Manfred Hoefle, July 2013
(1) The merger was vetoed by the European Commission; Welch aimed to extend his CEO contract to complete the deal.
(2) Several sources estimated the total package at over US$ 400 million.
(3)His successor, Jeffrey Immelt, distanced himself from Welch in important ways: less General Management and more Domain Knowledge, more R&D and less M&A, less Capital Business and more conventional Products and Systems
(4) "He has influenced more executives and more nations than any other business professor on earth. Now, at 65, he and an all-star team aim to rescue the U.S. economy." (Geoff Colvin, Senior editor-at-large, FORTUNE Magazine)
(6)"Companies must take the lead in bringing business and society together." (The question remains: Who caused them to diverge in the first place?)
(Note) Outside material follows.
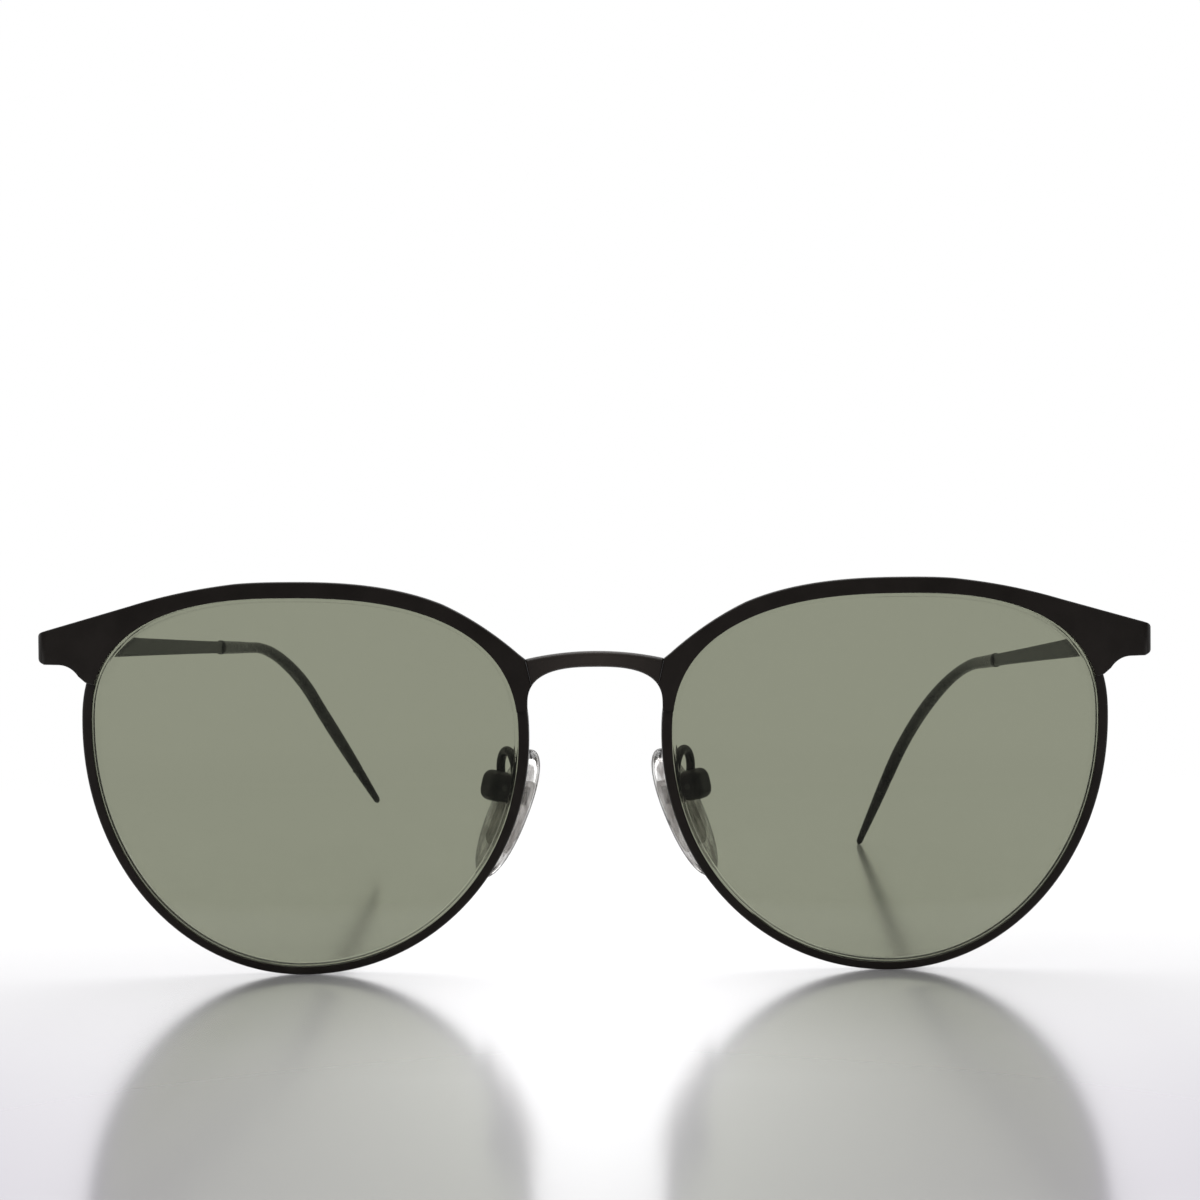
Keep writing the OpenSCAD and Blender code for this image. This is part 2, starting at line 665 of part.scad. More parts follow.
// The insert that is moulded into the pad, and its tab with the hole for the screw
pad_mid = -pad_off - pad_t / 2;
insert_r = insert_w / 2 - 0.1;
module insert_block(grow) {
    translate([pad_mid - insert_t / 2 - grow, 0, -pad_low]) rotate([90, 0, 90])
        linear_extrude(insert_t + 2 * grow) round_square(insert_w + 2 * grow, insert_l + 2 * grow, insert_r);
    translate([pad_mid, -tab_t / 2 - grow, -tab_h / 2 - grow])
        cube([-pad_mid, tab_t + 2 * grow, tab_h + 2 * grow]);
}
module pad_insert(side) color("#c9cbc4", 0.8) on(side) front() at_pad() difference() {
    union() {
        insert_block(0);
        rotate([90, 0, 0]) cylinder(r = tab_end, h = tab_t, center = true);
    }
    rotate([90, 0, 0]) cylinder(r = pad_screw_r + run, h = 2 * box_w, center = true);
}

// The soft pad: oval rings, small at both faces and full at the middle
pad_sides = 28;
pad_rings = 8;
pad_full = 2.2;
pad_face = 0.55;
function pad_ring(t) = let (k = max(sqrt(cos(t)), pad_face))
    [for (j = [0:pad_sides - 1]) let (q = rounded(j * 360 / pad_sides, pad_full))
        [pad_mid + pad_t / 2 * sin(t), k * q[0] * pad_w / 2, k * q[1] * pad_l / 2 - pad_low]];
module nose_pad(side) color("#dcdcd6", 0.5) on(side) front() at_pad() difference() {
    skin([for (i = [0:pad_rings]) pad_ring(-90 + 180 * i / pad_rings)]);
    insert_block(seat);
}

bridge();
for (side = ["left", "right"]) {
    brow(side);
    rim(side);
    lens(side);
    lock_half(side, 1);
    lock_half(side, -1);
    rim_screw(side);
    front_hinge(side);
    temple_hinge(side);
    hinge_screw(side);
    temple(side);
    temple_tip(side);
    pad_arm(side);
    pad_box(side);
    pad_screw(side);
    pad_insert(side);
    nose_pad(side);
}
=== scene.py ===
import json
import math

import bmesh
import bpy
import numpy as np
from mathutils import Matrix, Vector

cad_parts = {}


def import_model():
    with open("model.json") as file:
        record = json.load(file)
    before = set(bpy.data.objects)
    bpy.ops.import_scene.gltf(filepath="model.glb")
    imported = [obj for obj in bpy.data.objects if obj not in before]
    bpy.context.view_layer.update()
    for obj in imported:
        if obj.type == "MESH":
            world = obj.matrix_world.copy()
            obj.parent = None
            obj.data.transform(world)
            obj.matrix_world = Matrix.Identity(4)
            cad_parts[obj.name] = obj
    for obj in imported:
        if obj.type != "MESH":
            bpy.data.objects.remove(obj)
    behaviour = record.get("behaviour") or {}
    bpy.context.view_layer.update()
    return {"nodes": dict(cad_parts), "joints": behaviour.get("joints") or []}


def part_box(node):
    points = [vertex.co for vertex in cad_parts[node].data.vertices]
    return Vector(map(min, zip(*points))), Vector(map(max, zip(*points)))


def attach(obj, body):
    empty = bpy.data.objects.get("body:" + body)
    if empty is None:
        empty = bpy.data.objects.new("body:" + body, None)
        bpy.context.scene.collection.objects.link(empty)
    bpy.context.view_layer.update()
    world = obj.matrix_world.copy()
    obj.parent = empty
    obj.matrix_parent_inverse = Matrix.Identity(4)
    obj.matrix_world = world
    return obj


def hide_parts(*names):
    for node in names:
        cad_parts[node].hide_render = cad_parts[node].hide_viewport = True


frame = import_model()

# Lengths are in millimetres until mesh() makes an object in metres. The floor and the lamps are in metres.
MM = 0.001
SIDES = {"left": 1, "right": -1}

# Lenses and rims
LENS_W, LENS_H, LENS_GAP = 52.8, 46.0, 19.0
WIDE_OUT, WIDE_IN, TOP_AT, LOW_AT = 0.665, 0.615, 0.54, 0.51
TOP_FULL, LOW_FULL = 2.47, 2.04
BASE_R, LENS_T, TONGUE_D, TONGUE_T, LENS_PLAY = 120.0, 1.7, 0.5, 0.8, 0.05
RIM_W, RIM_D, TILT = 1.15, 2.2, 4.5
SPLIT_AT, SPLIT_W = 34.0, 0.15

# Brow, end pieces and bridge
BROW_H, BROW_T, BROW_IN_Z, NOTCH_Z = 1.95, 0.9, 32.7, 36.5
FRONT_W, END_H, END_Z, END_SLOPE = 138.6, 3.5, 41.0, 16.0
HOLLOW_R, HOLLOW_AT, CORNER_R, BEND_R, LUG_L, STRAP_T = 3.2, 2.9, 0.5, 1.3, 6.0, 1.1
BRIDGE_TOP, BRIDGE_H, CROWN_R, ARCH_Z, ARCH_FULL = 40.2, 1.9, 34.5, 33.5, 2.6
BRIDGE_D, BOW_R, BRIDGE_PROUD, NOSE_EDGE = 1.8, 32.0, 0.3, 1.15
# How much lower the end piece's under edge lies than END_H alone puts it
END_DROP = 0.35

# Temples and tips. A bend is given by where it starts, its angle and its radius. LIFT is the height of a
# tip's lowest point.
SHAFT_L, SHAFT_H, SHAFT_END_H, SHAFT_TAPER = 71.0, 3.4, 1.9, 1.3
SPLAY = {"left": 3.2, "right": 6.4}
DROP = {"left": (11.8, 52.5, 46.3), "right": (19.3, 46.1, 31.8)}
TURN_IN = {"left": (6.8, 24.9, 108.7), "right": (12.5, 24.5, 86.0)}
LIFT = {"left": 0.0, "right": 8.4}
KNUCKLE_R, RUN, SEAT = 1.2, 0.05, 0.02
# A tip's heights and thicknesses at places along it, and the lengths of its point and its round end
TIP_L, TIP_STEPS = 72.0, 110
TIP_AT = (0, 7, 21, 40, 72)
TIP_H = (2.2, 2.05, 1.8, 2.25, 2.35)
TIP_T = (1.8, 1.75, 1.7, 1.85, 1.9)
POINT_L, ROUND_L = 20.0, 0.9

# Pads, pad arms and pad boxes
PAD_L, PAD_W, PAD_T, PAD_SPLAY, PAD_LEAN, PAD_LOW, PAD_OFF = 17.5, 8.6, 2.3, 32.0, 26.0, 2.7, 1.9
ARM_R, ARM_Z, ARM_OUT, ARM_LEG, ARM_LOOP, ARM_TURN, ARM_DROP = 0.5, 21.7, 1.3, 2.9, 2.5, 66.0, 0.35
BOX_W, BOX_D, BOX_LEAN, TAB_T, TAB_H, TAB_END, TAB_PLAY = 3.9, 2.6, 14.0, 1.1, 2.2, 0.75, 0.35
BOX_WALL, ARM_SEAT = 0.7, 0.5

# Strength of the plain light from all around, where white is 1
AMBIENT = 0.55


def sin(a):
    return math.sin(math.radians(a))


def cos(a):
    return math.cos(math.radians(a))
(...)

(7) Two-thirds of respondents voted against the USA as a business location.
(8) In 2007, the former president of the Fraunhofer Society, Hans-Jörg Bullinger, said, "Outsourcing is often the result of mistaken decisions by struggling managers ... ". In practise, it is easier and quicker to increase productive efficiency by 20 percent in-house and also less risky than outsourcing it.
(9) For a detailed description of the clear preference by business schools for the ' extractive' method see www.managerism.org/
(10) Circumspective management teachers like Peter Drucker (who described himself a 'non-guru') are increasingly overlooked.
(11) Bob Nardell was named "Worst manager" (Home Depot and Chrysler) by Fortune magazine; James. W. McNerny: former CEO of 3M and then Boeing, where in 2010 he earned more than Boeing paid in taxes.